Capturing all the packets in busy networks just doesn't work out that well, and we extended the feature in Argus 3.0 so that we could capture packets only when there were header parsing errors. Argus is tolerant to poorly formed packets, and resiliance is a part of Argus's defenses to directed sensor attack.
Recently, a few sites have encountered unexpected protocols within unexpected tunnels in their core network. In response to an issue where a core network was seeing some weird TCP in GRE in VxLan in IP tunnels at a 100G bps, we've added "packet capture on protocols".

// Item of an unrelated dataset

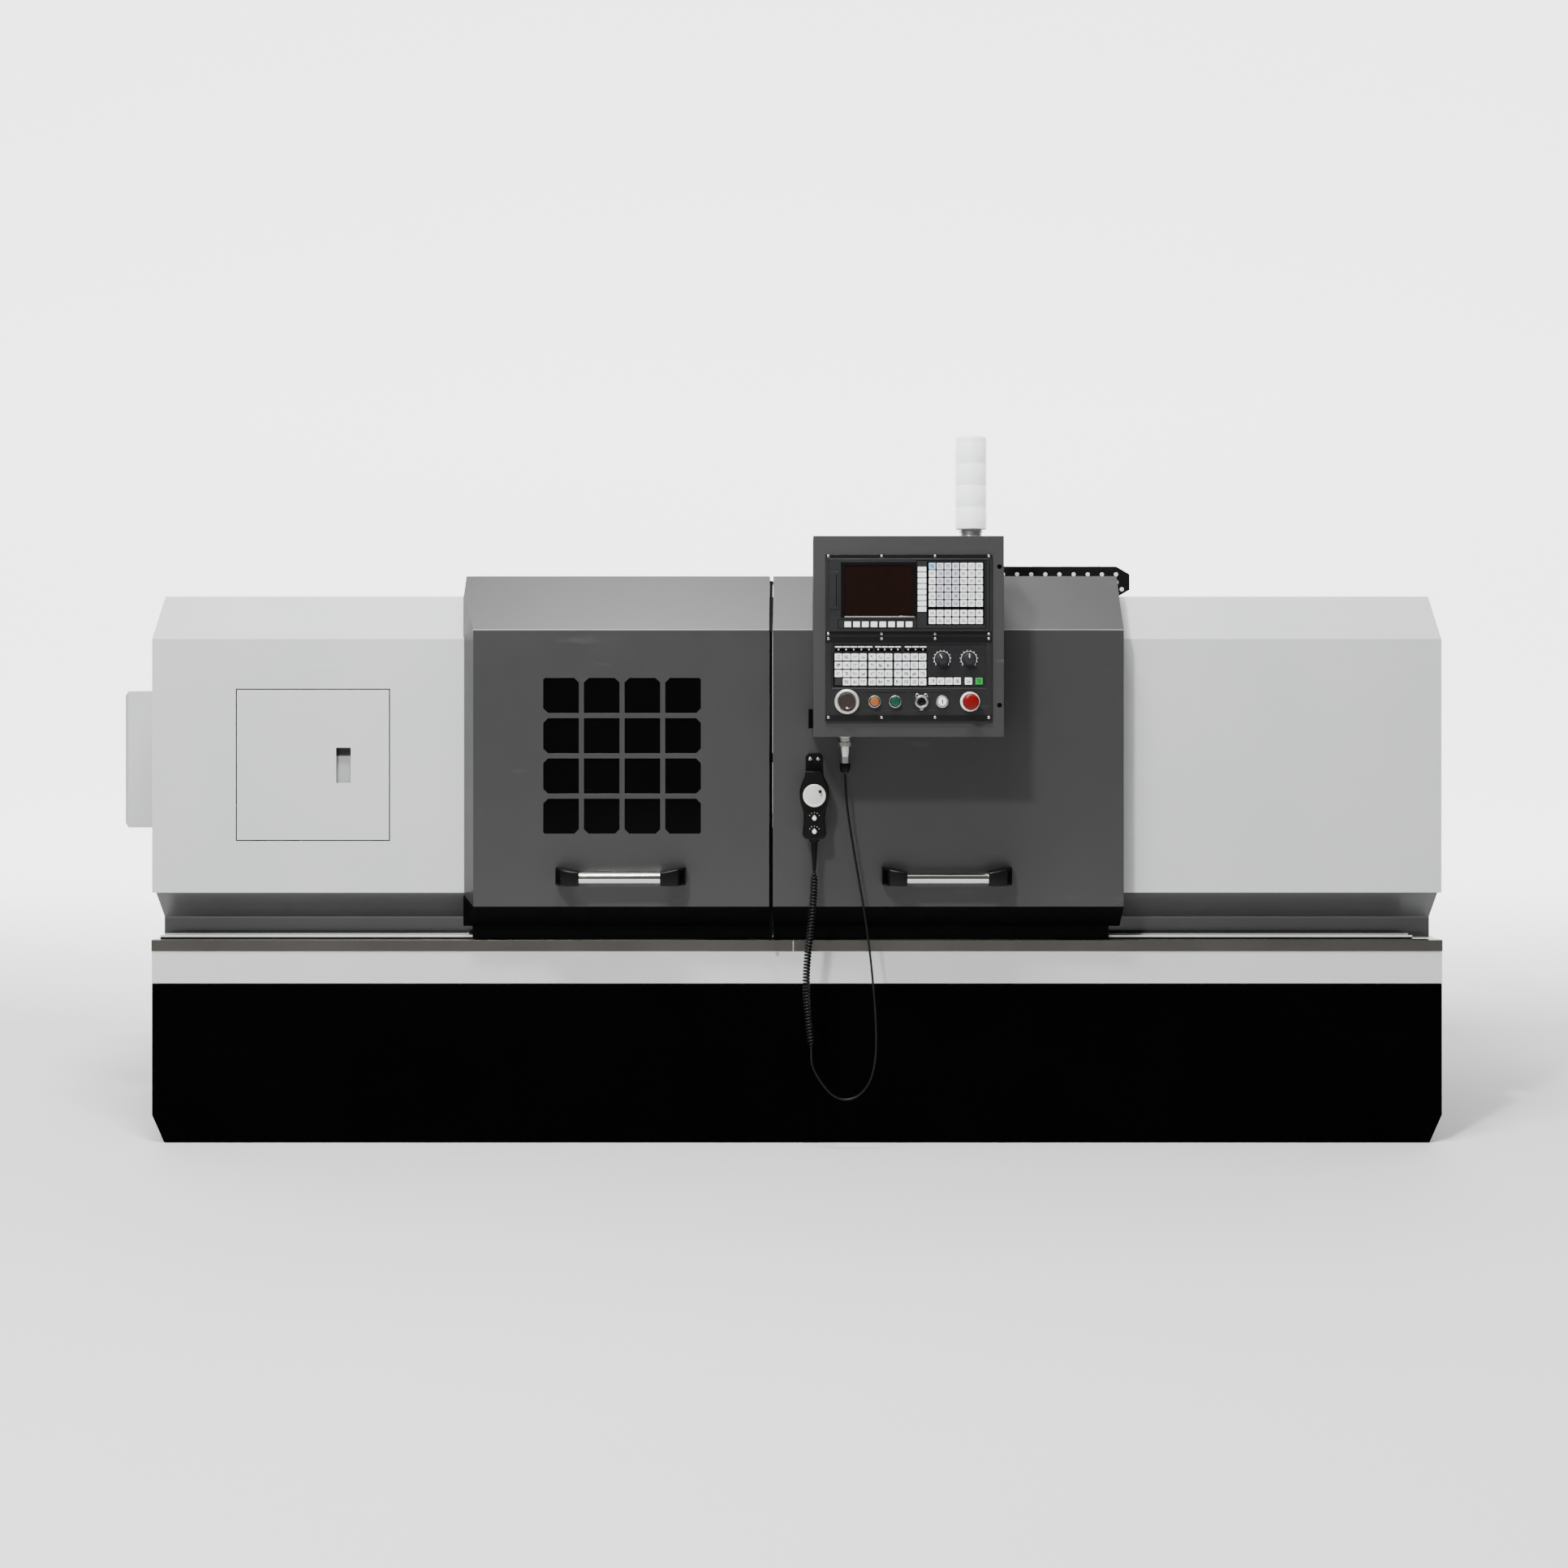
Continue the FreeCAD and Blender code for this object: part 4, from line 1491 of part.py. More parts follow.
# ---------------------------------------------------------------- writing the nodes
def main():
    os.makedirs("parts", exist_ok=True)
    nodes = {
        "base_plinth": [base_plinth()],
        "chip_tray": [chip_tray()],
        "tray_lips": tray_lips(),
        "door_guides": [door_rail(), top_channel()],
        "left_housing": [left_housing()],
        "right_housing": [housing(*HOUSING_RIGHT, True)],
        "housing_skirts": housing_skirts(),
        "service_door": [service_door()],
        "gear_end_cover": [gear_end_cover()],
        "rear_guard": [rear_guard()],
        "cabinet": [cabinet()],
        "cabinet_door": [cabinet_door()],
        "control_gear": [control_gear()],
        "left_door": [left_door()],
        "left_door_shoes": shoes(*LEFT_DOOR),
        "left_door_handle": handle(HANDLE_CENTRES[0]),
        "window_pane": [window_pane()],
        "right_door": [right_door()],
        "right_door_shoes": shoes(*RIGHT_DOOR),
        "right_door_handle": handle(HANDLE_CENTRES[1]),
        "bed": [bed()],
        "headstock": [headstock()] + spindle_bearings(),
        "spindle": [spindle(), chuck_body()],
        "motor_pulley": [motor_pulley()],
        "drive_belt": [drive_belt()],
        "main_motor": [main_motor()],
        "chuck_jaw_1": [chuck_jaw(0)],
        "chuck_jaw_2": [chuck_jaw(1)],
        "chuck_jaw_3": [chuck_jaw(2)],
        "carriage": [carriage()],
        "lead_screw": [lead_screw()],
        "lead_screw_blocks": lead_screw_blocks(),
        "cross_slide": [cross_slide(), tool_post_base()],
        "tool_turret": [tool_turret()],
        "turning_tools": turning_tools(),
        "tailstock": [tailstock()],
        "quill": quill(),
        "tail_wheel": [tail_wheel()],
        "operator_box": [operator_box(), cord_connector()],
        "control_unit": [control_unit(), screen()],
        "machine_panel": [machine_panel()],
        "panel_keys": panel_keys(),
        "start_button": [push_button(START_X)],
        "stop_button": [push_button(STOP_X)],
        "emergency_stop": [emergency_stop()],
        "key_switch": [key_switch()],
        "pulse_wheel": [pulse_wheel()],
        "feed_knob": [override_knob(OVERRIDE_X[0])],
        "spindle_knob": [override_knob(OVERRIDE_X[1])],
        "signal_tower": [signal_tower()],
        "pendant_hook": [pendant_hook()],
        "pendant_body": [pendant_body()],
        "pendant_dial": [pendant_dial()],
        "axis_selector": [pendant_control(SELECTOR_Z[0], polygon(14, 6), 9)],
        "step_selector": [pendant_control(SELECTOR_Z[1], polygon(14, 6), 9)],
        "straight_cord": [straight_cord()],
        "curly_cord": [curly_cord()],
        "chain_upper": chain_upper() + [chain_bracket()],
        "chain_bend": [chain_bend()],
        "chain_lower": chain_lower(),
    }
    for node, shapes in nodes.items():
        write(node, shapes)


main()
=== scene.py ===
"""Photo-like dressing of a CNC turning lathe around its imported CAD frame.

Lengths are written in millimetres and turned into metres where a mesh is made. The origin is the middle of
the plinth's underside, +X runs to the operator's right, -Y towards the operator and +Z up.
"""

from __future__ import annotations

import json
import logging
import math
from dataclasses import dataclass, replace
from enum import Enum
from typing import Iterator, Sequence

import bmesh
import bpy
from mathutils import Euler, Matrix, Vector

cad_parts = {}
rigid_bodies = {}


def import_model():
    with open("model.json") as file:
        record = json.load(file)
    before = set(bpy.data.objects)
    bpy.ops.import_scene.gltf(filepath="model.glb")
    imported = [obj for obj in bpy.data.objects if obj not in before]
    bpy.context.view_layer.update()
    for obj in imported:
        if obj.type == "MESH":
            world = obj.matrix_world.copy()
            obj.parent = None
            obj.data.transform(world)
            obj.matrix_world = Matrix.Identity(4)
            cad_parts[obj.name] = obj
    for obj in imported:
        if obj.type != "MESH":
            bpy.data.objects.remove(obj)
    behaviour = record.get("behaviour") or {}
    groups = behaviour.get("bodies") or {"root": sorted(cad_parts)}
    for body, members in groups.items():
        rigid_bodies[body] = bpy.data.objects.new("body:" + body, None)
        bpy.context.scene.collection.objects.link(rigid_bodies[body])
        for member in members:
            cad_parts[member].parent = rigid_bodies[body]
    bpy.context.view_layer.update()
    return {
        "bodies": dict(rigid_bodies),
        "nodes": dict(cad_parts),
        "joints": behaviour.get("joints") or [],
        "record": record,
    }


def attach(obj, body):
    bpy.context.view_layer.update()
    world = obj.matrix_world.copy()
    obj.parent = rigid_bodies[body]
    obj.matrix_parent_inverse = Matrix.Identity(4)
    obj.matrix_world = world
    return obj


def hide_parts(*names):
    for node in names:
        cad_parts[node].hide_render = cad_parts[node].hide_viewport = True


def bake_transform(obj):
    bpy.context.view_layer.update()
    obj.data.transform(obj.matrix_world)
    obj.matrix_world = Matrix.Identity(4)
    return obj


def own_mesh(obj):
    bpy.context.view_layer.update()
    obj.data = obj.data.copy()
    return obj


LOG = logging.getLogger("lathe")
MM = 0.001
IMAGE_SIDE = 1932
SENSOR = 36.0
EDGE_ANGLE = 34.0  # least angle, in degrees, of an edge that is rounded or kept sharp
THINNEST = 0.01  # least radius of a turned solid, in millimetres
SAME_SPOT = 1e-7  # distance at which corners are joined, in metres
TUBE_REFERENCE = (0.31, 0.52, 0.8)  # direction that no tube runs along
MIX_FIRST, MIX_SECOND, MIX_RESULT = 6, 7, 2  # colour sockets of the mixing node
SCRATCH_TINT = 0.35
SCRATCH_ROUGHNESS = 0.08
BUMP_DEPTH = 0.0006
ICON_INK = (26, 28, 36)

Point = tuple[float, float, float]
Flat = tuple[float, float]
Rgb = tuple[int, int, int]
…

This feature will dump packets based on the occurrence of a specified protocol header type, regardless of where it is in the packet. At this 100G site, they were seeing GRE packets once every 2-3 minutes (~ 1 : 200M pkts), and the contents were pretty weird, foreign addresses, zero length UDP packets inside tunnels within the GRE. The GRE was seeing primarily in VxLan tunnels, but not always, and because GRE was not a tunnel type the network supported, the occurrence of GRE was a big surprise and a big deal, but very difficult to capture, at 100G bps.
For this site, capturing the actual packets for this rare occurrence is important in the investigation, and its also showing that the packets are real, and not a network sensor error.
We've added this to argus-5.0.1 and we'll evolve it to be a real feature.